Ecosystems are balanced on a fine line, and when people begin to change the variables within that ecosystem, its much easier for that system to become unbalanced and crash.
 
As some of you already said, clones already exist.
We've been breeding trees for 75 years, cloning is part of the process.
The loblolly pine seed trees in the NC Forest Service's seed orchard are clones (Same goes for other companies).

Weyerhauser even has clonal loblolly pine plantations in South Carolina.
However, we won't see widespread clonal forestry in the southeast. The price of loblolly pine seedling clones are $400 per 1000, over 10 times more expensive than the improved second generation elite single family seedlings that the NCFS sells. That eats a huge part out of your return on investments.
 
It's been happening for some time; I went to a conference at Duke U on it a couple years ago. Attached are my notes--I intended to write an article about it but could not find a hook or a market, so there it sits. Fascinating stuff and yes scary. then again failing to use the nanotechnology may also be scary.
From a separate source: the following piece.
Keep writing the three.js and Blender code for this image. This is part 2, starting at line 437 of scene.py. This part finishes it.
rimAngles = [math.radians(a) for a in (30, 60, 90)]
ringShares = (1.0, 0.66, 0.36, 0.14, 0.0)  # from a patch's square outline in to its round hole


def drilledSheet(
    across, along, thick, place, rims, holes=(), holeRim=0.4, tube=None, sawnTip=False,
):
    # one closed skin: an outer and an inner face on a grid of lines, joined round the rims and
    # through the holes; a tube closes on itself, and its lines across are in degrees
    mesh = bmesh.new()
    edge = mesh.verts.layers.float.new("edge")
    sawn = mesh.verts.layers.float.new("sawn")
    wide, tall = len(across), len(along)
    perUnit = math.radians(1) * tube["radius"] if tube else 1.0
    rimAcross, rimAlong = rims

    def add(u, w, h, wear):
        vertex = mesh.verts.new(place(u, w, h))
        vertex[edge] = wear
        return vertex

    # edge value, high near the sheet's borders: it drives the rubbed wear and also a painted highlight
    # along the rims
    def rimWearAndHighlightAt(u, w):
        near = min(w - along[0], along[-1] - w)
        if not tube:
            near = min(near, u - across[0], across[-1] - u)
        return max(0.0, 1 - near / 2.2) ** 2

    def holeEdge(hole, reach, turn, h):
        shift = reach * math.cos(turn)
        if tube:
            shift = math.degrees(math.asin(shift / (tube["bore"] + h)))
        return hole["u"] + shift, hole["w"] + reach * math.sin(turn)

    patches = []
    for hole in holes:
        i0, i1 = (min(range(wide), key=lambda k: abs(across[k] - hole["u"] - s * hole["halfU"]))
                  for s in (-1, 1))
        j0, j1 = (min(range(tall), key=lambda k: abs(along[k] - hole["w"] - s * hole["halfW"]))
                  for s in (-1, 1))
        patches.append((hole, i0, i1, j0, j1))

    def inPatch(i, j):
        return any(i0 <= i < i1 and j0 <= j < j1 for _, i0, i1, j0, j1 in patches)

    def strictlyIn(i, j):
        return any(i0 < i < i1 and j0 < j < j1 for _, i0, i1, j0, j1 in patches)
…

The fanaticism of some of those scientists--and some of their critics--makes it hard to get a grip on what is really going on.:confused:
 
NYCHA FORESTER said:
Sounds like we are talking about trying to speed up Natural Selection

Anyone who has cut down, pruned, fertilized or otherwise made some change to a trees natural progression of growth (and death) has already had an affect on natural selection, however slight it may be. Of course, in a broader view, we too are part nature so is it wrong for us to change these things?
 
It's already been done people. a few years ago there was a proff at university of Guelph (I think) got his fingers slapped big time. My wife remembers the story too. Apparently he genetically modified the elm to be resistant to Dutch elm, and had about 20 specimens growing outside his office before any of the proper protocols for GM organisms had been dealt with. SOMEBODY caught wind of it (maybe he published?) and they were all cut down. I DO know that hte university has a standing order for elm seed from any elm tree that appears to be resistant, and they are planting a plantation the old fashiones way to try and get natural hybrids that are resistant (the old fashioned way.)
 
here's the program for that conference; as you can see a lot was underway two years ago. ncsu spends gazillions on transgenics but nary a dime on arboriculture. :bang:

http://www.nicholas.duke.edu/genomicsforum/program.html

I went in there armed with one course in genetics, taken 20 years prior. I might have caught about 27% of what was going on :blush:, but it was worth the effort. The future's so bright...
 
I've heard that story too. Cloning has been going on for thousands of years. Asexual reproduction, cuttings, grafting, blah blah blah. I can't stand people bad-mouthing GM products. According to Norman Borlaug, winner of the Nobel prize, credited with saving a billion lives with agricultural technology, GM foods will play a key role in ending world hunger, if we will allow it. I believe him. All genetic modification does is speed up and make more powerful a process we've been doing anyway for at least 10,000 years (that's when agriculture was discovered). GM crops are tested at my alma mater. If you eat corn products, you eat GM foods already. 90% of it is GM.